In this second presentation, I will contextualize the notion of language rights, which has traditionally been focused on the United States, from a perspective that considers the global processes that have shaped this debate. For this purpose, I will examine theoretical frameworks that have thus far been largely absent from discussions on the language rights of culturally and linguistically diverse students. I will argue that discussions about language rights should be situated alongside discussions of settler colonialism and diaspora. African American Vernacular English (AAVE), for example, is clearly rooted in West African language families (Winford, 1997; Rickford, 1998), which is one of many reasons for which a global perspective on language rights could reshape the conversation from a more localized to a transnational perspective.

The notion that students deserve a right to their own language (Kinloch, 2010), then should be connected to desubjugation of knowledges that are produced and reproduced through languages that counter dominant ways of knowing and speaking. This can only be done when taking into consideration the legacy of empire and settler colonialism, which continue to shape race relations and educational practices in the contemporary moment (Dei, 2006; Ives, 2009).
There are vast theoretical potentials with numerous practical implications when frameworks, such as New Literacy Studies are brought into conversation with anti-colonial theory and diaspora studies, in order to examine the language and literacy practices of marginalized youth as they are connected to global hegemonies. The focus of New Literacy Studies on power and the social, cultural, historical, and educational contexts in which educational processes occur, paired with notions of voice, the colonial gaze, and the push to decolonize education that emerges from anticolonial theory, brings to light new dynamics and ways of thinking about and disrupting the hegemony of Dominant Academic English (DAE) in educational spaces. Thus, this presentation will both show the potentials of a hybrid framework, and examine the interconnection of language and literacy to global processes in an order to both further conversations around language rights, as well as the notion of a call for decolonizing education.

References:

Dei, G.J.S. (2006). Introduction: Mapping the terrain - towards a new politics of resistance.

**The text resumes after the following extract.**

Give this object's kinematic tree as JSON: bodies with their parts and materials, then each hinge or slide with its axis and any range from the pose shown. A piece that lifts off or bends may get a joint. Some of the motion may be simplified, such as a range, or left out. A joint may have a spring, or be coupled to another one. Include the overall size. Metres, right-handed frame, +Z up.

In G.J.S. Dei & A. Kempf (Eds.), Anti-colonialism and education: The politics of resistance. Rotterdam: Sense Publishers.

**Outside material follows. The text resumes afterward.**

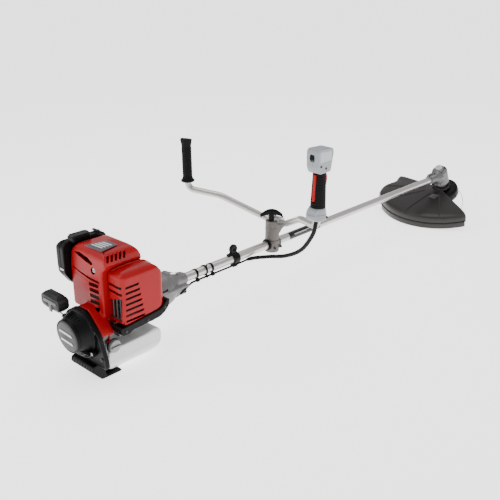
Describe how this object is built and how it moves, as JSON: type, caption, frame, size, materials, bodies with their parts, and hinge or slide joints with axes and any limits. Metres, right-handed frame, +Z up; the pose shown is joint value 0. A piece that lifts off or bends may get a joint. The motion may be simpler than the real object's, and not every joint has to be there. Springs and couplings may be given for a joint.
{
  "type": "brush cutter",
  "caption": "Brush cutter with a four-stroke engine, straight drive tube, bull-horn handlebar, guard and nylon line head.",
  "frame": {"origin": "middle of the machine's footprint, on the floor", "axes": "+X forward along the drive tube to the cutting head, +Y to the operator's left, +Z up"},
  "size_m": [1.94, 0.5587, 0.5297],
  "materials": {
    "cast_metal": "satin",
    "steel": "satin",
    "red_shell": "gloss",
    "black_plastic": "matte",
    "tank_plastic": "satin",
    "grey_plastic": "satin",
    "tube_metal": "satin",
    "rubber": "matte",
    "red_plastic": "satin",
    "guard_plastic": "satin",
    "brass": "satin",
    "iron": "matte",
    "felt": "matte",
    "nylon": "satin",
    "orange_plastic": "satin",
    "grey_cast": "matte"
  },
  "bodies": {
    "frame": {"crankcase": "cast_metal", "cylinder": "cast_metal", "rocker_cover": "iron", "fan_case": "black_plastic", "recoil_cover": "black_plastic", "starter_rope": "nylon", "ignition_coil": "black_plastic", "spark_plug": "steel", "plug_cap": "rubber", "top_cover": "red_shell", "muffler_cover": "red_shell", "muffler": "iron", "heat_tray": "black_plastic", "carburetor": "cast_metal", "air_cleaner_case": "black_plastic", "filter_element": "felt", "fuel_tank": "tank_plastic", "base_foot": "black_plastic", "clutch_housing": "cast_metal", "bearings": "steel", "frame_screws": "black_plastic", "main_tube": "tube_metal", "shaft_bushes": "rubber", "hanger": "black_plastic", "cable_clips": "black_plastic", "clamp_column": "grey_cast", "throttle_cable": "rubber", "gear_case": "cast_metal", "guard": "guard_plastic", "guard_flap": "guard_plastic"},
    "crank": {"crankshaft": "steel", "flywheel": "steel", "clutch_shoes": "brass"},
    "piston": {"piston": "cast_metal", "connecting_rod": "steel"},
    "pull": {"starter_handle": "black_plastic"},
    "reel": {"starter_reel": "black_plastic"},
    "trigger": {"throttle_trigger": "red_plastic"},
    "throttle_arm": {"throttle_lever": "brass"},
    "lock": {"lock_lever": "red_plastic"},
    "switch": {"stop_switch": "black_plastic"},
    "knob": {"wing_knob": "black_plastic"},
    "swivel": {"swivel_head": "grey_cast", "bar_cap": "tube_metal", "cap_screws": "steel", "handlebar": "tube_metal", "left_grip": "rubber", "throttle_housing": "grey_plastic"},
    "head": {"output_shaft": "steel", "head_body": "black_plastic", "cutting_line": "nylon"},
    "bump": {"bump_knob": "black_plastic", "line_spool": "orange_plastic"},
    "drive": {"drive_shaft": "steel", "pinion": "steel"},
    "drum": {"clutch_drum": "iron"},
    "cap": {"fuel_cap": "grey_plastic"},
    "choke": {"choke_lever": "black_plastic"},
    "primer": {"primer_bulb": "grey_plastic"},
    "cleaner_door": {"air_cleaner_cover": "black_plastic"}
  },
  "joints": [
    {"name": "crank_spin", "type": "hinge", "parent": "frame", "child": "crank", "pos_m": [-0.80999, 0.003, 0.14104], "axis": [0.9963, 0, 0.0854], "continuous": true},
    {"name": "piston_stroke", "type": "slide", "parent": "frame", "child": "piston", "axis": [-0.0854, 0, 0.9963], "range_m": [-0.028, 0]},
    {"name": "starter_pull", "type": "slide", "parent": "frame", "child": "pull", "axis": [-0.2996, 0.0999, 0.9488], "range_m": [0, 0.5], "stiffness_N_per_m": 12, "springref_m": -0.4, "deforming": ["starter_rope"]},
    {"name": "reel_spin", "type": "hinge", "parent": "frame", "child": "reel", "pos_m": [-0.9425, 0.003, 0.12968], "axis": [0.9963, 0, 0.0854], "range_deg": [0, 1025]},
    {"name": "throttle_trigger_pull", "type": "hinge", "parent": "swivel", "child": "trigger", "pos_m": [-0.31458, -0.25385, 0.45634], "axis": [-0.0001, 0.9999, 0.0125], "range_deg": [0, 14], "stiffness_Nm_per_rad": 0.2, "springref_deg": -17.19},
    {"name": "throttle_arm_turn", "type": "hinge", "parent": "frame", "child": "throttle_arm", "pos_m": [-0.7988, 0.059, 0.262], "axis": [0, 0, 1], "range_deg": [0, 60.5]},
    {"name": "lock_lever_squeeze", "type": "hinge", "parent": "swivel", "child": "lock", "pos_m": [-0.35357, -0.25385, 0.45561], "axis": [0.0001, -0.9999, -0.0125], "range_deg": [0, 4], "stiffness_Nm_per_rad": 0.2, "springref_deg": -11.46},
    {"name": "stop_switch_slide", "type": "slide", "parent": "swivel", "child": "switch", "axis": [-0.0187, -0.0125, 0.9997], "range_m": [-0.0035, 0.0035]},
    {"name": "wing_knob_turn", "type": "hinge", "parent": "swivel", "child": "knob", "pos_m": [-0.2228, 0.003, 0.236], "axis": [0, 0, 1], "continuous": true},
    {"name": "handlebar_swivel", "type": "hinge", "parent": "frame", "child": "swivel", "pos_m": [-0.2168, 0.003, 0.174], "axis": [0, 0, 1], "range_deg": [-90, 0], "deforming": ["throttle_cable"]},
    {"name": "head_spin", "type": "hinge", "parent": "frame", "child": "head", "pos_m": [0.8642, 0.003, 0.16], "axis": [0.5, 0, -0.866], "continuous": true},
    {"name": "bump_knob_press", "type": "slide", "parent": "head", "child": "bump", "axis": [-0.5, 0, 0.866], "range_m": [0, 0.0035], "stiffness_N_per_m": 800, "springref_m": -0.005},
    {"name": "drive_shaft_spin", "type": "hinge", "parent": "frame", "child": "drive", "pos_m": [0.8642, 0.003, 0.16], "axis": [1, 0, 0], "continuous": true},
    {"name": "drum_spin", "type": "hinge", "parent": "frame", "child": "drum", "pos_m": [-0.68844, 0.003, 0.15146], "axis": [0.9963, 0, 0.0854], "continuous": true},
    {"name": "fuel_cap_turn", "type": "hinge", "parent": "frame", "child": "cap", "pos_m": [-0.8768, -0.053, 0.086], "axis": [0, -1, 0], "range_deg": [0, 360]},
    {"name": "choke_turn", "type": "hinge", "parent": "frame", "child": "choke", "pos_m": [-0.8008, 0.091, 0.332], "axis": [0, 0, 1], "range_deg": [0, 60]},
    {"name": "primer_press", "type": "slide", "parent": "frame", "child": "primer", "axis": [0, -1, 0], "range_m": [0, 0.006], "stiffness_N_per_m": 400, "springref_m": -0.004},
    {"name": "air_cleaner_cover_slide", "type": "slide", "parent": "frame", "child": "cleaner_door", "axis": [0, 1, 0], "range_m": [0, 0.06]}
  ],
  "couplings": [
    {"joint": "reel_spin", "follows": "starter_pull", "rad_per_m": 35.714},
    {"joint": "throttle_arm_turn", "follows": "throttle_trigger_pull", "ratio": 4.3},
    {"joint": "drive_shaft_spin", "follows": "head_spin", "ratio": 1.3571},
    {"joint": "drum_spin", "follows": "head_spin", "ratio": 1.3571}
  ]
}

Dei, G. J. S., & Kempf, A. (2006). Anti-colonialism and education: The politics of resistance. Rotterdam: Sense Publishers.

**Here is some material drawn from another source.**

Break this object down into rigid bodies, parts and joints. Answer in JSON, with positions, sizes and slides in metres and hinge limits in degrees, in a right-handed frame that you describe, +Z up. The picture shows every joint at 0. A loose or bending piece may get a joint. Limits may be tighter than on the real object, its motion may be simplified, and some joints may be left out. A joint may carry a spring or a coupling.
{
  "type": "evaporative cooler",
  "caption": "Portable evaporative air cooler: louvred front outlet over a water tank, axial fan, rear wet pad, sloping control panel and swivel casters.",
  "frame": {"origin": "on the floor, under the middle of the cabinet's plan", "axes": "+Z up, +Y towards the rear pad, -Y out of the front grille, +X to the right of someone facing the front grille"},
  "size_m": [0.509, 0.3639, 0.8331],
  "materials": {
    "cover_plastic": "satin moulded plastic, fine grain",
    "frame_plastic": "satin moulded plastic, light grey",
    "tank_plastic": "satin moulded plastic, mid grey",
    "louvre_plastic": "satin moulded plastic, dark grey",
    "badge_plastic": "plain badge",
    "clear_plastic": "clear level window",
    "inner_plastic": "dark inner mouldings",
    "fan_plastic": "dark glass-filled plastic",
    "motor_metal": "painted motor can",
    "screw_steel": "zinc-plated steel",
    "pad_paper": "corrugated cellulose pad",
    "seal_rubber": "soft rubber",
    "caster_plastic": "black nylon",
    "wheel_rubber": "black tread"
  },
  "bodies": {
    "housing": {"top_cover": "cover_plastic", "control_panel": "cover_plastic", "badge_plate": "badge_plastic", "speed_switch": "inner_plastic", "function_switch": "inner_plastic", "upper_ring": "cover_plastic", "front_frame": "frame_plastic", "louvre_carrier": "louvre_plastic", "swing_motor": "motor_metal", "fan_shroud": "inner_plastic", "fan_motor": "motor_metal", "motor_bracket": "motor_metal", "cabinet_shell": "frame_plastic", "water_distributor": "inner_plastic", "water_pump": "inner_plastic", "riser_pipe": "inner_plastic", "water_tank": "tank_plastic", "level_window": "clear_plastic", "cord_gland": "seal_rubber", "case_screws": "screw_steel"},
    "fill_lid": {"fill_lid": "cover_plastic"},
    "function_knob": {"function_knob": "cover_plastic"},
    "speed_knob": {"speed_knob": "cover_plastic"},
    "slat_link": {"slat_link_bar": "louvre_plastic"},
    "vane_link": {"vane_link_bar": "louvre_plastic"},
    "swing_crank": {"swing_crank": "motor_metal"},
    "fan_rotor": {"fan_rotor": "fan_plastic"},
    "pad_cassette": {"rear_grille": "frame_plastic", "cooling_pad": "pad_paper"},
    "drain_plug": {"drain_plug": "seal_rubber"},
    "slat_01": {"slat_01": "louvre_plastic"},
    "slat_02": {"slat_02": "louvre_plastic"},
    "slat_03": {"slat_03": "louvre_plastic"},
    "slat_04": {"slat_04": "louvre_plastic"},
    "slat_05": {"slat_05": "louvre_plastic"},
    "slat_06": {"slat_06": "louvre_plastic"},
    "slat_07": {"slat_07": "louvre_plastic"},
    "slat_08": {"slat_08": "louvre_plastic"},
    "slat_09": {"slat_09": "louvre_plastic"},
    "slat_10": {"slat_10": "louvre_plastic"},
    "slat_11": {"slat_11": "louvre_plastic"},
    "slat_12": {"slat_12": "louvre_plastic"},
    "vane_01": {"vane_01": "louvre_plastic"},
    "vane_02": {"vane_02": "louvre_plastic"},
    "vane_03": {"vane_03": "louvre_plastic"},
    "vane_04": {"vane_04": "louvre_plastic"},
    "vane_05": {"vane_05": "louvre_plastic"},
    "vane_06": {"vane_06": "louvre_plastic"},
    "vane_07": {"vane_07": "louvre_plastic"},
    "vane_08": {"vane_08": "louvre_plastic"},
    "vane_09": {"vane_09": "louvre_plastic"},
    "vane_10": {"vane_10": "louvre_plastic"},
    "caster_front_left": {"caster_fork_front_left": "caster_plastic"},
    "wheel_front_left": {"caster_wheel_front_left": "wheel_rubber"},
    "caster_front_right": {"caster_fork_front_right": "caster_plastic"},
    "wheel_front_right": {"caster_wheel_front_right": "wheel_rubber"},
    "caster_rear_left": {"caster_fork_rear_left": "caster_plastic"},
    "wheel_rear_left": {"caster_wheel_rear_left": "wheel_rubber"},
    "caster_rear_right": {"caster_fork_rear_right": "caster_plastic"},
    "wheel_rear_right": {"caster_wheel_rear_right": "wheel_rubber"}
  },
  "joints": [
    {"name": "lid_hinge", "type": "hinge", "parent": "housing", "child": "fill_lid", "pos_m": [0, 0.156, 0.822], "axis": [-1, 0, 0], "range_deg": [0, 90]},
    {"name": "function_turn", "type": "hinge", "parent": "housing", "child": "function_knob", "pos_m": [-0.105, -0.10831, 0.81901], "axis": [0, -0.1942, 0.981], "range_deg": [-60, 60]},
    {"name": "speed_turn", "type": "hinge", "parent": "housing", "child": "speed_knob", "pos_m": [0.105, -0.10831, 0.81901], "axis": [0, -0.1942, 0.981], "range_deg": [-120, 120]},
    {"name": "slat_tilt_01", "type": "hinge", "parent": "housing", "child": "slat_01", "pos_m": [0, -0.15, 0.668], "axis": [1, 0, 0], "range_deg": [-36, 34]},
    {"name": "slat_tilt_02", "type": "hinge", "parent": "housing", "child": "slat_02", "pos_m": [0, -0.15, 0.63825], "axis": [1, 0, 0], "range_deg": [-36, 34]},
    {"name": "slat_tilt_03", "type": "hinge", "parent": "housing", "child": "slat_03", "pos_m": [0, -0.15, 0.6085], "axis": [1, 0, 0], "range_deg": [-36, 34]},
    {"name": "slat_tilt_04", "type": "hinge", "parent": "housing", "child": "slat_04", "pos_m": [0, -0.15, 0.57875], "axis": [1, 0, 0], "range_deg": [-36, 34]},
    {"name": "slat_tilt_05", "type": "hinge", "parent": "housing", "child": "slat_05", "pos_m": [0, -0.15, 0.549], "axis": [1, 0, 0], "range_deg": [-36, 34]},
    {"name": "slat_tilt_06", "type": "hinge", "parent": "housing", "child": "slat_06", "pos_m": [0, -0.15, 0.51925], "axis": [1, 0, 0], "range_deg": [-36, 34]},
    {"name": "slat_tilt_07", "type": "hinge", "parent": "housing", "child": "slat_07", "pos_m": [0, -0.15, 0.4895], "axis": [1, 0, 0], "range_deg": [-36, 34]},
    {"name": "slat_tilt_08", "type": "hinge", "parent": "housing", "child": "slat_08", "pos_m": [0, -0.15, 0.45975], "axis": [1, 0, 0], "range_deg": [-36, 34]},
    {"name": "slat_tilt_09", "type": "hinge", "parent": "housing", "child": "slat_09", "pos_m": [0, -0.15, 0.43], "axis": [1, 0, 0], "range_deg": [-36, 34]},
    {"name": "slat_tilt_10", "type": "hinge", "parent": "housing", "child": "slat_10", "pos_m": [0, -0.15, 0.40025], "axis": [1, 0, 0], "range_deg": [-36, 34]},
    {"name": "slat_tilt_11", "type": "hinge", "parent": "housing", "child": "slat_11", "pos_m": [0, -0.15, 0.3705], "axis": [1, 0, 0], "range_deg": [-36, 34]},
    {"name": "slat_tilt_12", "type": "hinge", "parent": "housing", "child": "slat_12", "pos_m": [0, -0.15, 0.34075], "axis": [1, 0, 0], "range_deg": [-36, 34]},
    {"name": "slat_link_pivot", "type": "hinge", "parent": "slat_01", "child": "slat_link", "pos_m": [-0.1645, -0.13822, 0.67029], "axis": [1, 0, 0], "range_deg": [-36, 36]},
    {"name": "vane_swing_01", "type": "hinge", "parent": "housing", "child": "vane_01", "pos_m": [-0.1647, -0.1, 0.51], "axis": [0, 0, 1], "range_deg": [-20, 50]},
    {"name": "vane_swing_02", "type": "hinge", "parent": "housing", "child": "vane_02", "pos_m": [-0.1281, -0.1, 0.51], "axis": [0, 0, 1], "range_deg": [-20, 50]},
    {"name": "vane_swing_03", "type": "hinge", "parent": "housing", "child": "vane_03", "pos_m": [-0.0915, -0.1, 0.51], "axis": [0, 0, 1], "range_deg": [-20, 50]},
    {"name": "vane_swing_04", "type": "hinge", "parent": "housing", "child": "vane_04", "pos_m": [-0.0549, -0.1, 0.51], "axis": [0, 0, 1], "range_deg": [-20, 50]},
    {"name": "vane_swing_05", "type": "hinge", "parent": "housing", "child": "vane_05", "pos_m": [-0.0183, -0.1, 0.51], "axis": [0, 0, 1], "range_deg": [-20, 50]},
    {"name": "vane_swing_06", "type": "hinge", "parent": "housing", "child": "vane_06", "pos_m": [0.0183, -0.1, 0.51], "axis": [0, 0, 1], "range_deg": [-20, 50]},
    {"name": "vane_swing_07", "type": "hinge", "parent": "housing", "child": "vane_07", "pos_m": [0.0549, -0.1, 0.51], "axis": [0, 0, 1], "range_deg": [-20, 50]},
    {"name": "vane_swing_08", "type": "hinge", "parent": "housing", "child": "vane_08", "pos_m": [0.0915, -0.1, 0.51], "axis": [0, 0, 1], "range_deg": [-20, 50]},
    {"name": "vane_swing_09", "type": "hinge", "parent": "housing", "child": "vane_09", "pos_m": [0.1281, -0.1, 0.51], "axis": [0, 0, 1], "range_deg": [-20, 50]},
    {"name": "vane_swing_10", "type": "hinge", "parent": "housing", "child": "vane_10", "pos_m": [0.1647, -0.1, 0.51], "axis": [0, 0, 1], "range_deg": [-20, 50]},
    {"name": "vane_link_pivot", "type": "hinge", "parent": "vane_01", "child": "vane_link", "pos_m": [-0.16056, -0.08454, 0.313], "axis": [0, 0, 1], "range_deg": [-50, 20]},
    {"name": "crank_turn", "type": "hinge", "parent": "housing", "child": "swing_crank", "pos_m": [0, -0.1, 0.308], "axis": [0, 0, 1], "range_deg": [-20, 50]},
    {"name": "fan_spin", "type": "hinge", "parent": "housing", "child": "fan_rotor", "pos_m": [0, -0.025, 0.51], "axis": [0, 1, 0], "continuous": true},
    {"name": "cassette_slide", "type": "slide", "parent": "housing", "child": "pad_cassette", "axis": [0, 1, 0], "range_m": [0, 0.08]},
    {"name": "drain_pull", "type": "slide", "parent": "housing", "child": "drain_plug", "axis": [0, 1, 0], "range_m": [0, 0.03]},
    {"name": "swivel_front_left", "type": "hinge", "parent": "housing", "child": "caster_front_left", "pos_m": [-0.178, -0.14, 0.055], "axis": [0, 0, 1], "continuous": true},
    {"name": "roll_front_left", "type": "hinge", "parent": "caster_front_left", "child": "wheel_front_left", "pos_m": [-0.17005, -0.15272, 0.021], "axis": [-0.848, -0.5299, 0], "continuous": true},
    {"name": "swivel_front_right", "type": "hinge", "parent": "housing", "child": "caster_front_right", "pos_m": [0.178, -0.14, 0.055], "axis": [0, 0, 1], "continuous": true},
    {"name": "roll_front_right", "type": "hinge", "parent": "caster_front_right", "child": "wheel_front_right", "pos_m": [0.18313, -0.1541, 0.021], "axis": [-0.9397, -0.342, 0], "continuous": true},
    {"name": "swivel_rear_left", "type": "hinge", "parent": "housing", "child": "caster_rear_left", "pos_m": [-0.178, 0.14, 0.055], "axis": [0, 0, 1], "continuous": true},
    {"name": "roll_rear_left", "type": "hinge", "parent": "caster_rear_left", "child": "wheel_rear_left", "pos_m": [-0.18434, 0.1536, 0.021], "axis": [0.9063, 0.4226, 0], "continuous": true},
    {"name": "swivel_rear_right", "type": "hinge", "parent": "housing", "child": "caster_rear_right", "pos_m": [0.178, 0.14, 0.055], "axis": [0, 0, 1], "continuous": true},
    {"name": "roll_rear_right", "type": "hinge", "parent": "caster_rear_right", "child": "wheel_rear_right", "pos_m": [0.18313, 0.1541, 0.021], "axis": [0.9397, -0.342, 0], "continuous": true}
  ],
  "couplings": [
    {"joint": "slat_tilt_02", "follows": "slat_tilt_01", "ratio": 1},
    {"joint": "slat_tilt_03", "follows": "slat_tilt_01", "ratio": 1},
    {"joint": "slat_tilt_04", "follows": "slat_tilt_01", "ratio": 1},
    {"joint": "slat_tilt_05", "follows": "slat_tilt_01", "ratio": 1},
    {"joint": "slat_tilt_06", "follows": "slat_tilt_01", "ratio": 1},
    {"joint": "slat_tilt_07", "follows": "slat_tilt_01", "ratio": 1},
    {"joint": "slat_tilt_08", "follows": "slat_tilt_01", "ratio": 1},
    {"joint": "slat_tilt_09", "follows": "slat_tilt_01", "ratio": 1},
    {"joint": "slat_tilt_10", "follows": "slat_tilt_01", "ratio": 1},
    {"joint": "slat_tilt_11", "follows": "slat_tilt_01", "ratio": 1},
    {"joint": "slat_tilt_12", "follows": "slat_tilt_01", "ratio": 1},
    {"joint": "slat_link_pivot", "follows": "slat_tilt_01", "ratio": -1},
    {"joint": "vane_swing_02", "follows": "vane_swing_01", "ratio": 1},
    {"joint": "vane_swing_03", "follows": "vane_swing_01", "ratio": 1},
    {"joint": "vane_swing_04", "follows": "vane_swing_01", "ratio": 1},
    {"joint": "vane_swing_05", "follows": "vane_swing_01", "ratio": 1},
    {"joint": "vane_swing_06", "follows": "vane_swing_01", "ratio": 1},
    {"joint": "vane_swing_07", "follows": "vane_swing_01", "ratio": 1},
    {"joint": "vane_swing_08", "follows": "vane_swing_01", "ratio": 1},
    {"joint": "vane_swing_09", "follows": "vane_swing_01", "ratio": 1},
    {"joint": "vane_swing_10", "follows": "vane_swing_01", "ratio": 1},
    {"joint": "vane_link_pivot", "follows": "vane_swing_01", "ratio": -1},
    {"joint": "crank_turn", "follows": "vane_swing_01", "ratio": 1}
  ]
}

Ives, P. (2009). Global English, Hegemony and Education: Lessons from Gramsci. Educational Philosophy and Theory, 41, 6, 661-683.

Kinloch, V. (2010). "To Not Be a Traitor of Black English": Youth Perceptions of Language
Rights in an Urban Context. Teachers College Record, 112, 1, 103-141.
Rickford, J. (1998).The Creole Origins of African American Vernacular English:Evidence from copula absence. In S. S.

Mufwene, J. Rickford, G. Bailey & J. Baugh (Eds.) African American English. London: Routledge.

Winford, D. ( 1997). On the Origins of African American Vernacular English: A creolist perspective. Part I: The sociohistorical background. Diachronica Hildesheim Then Amsterdam-, 14, 2, 305-344.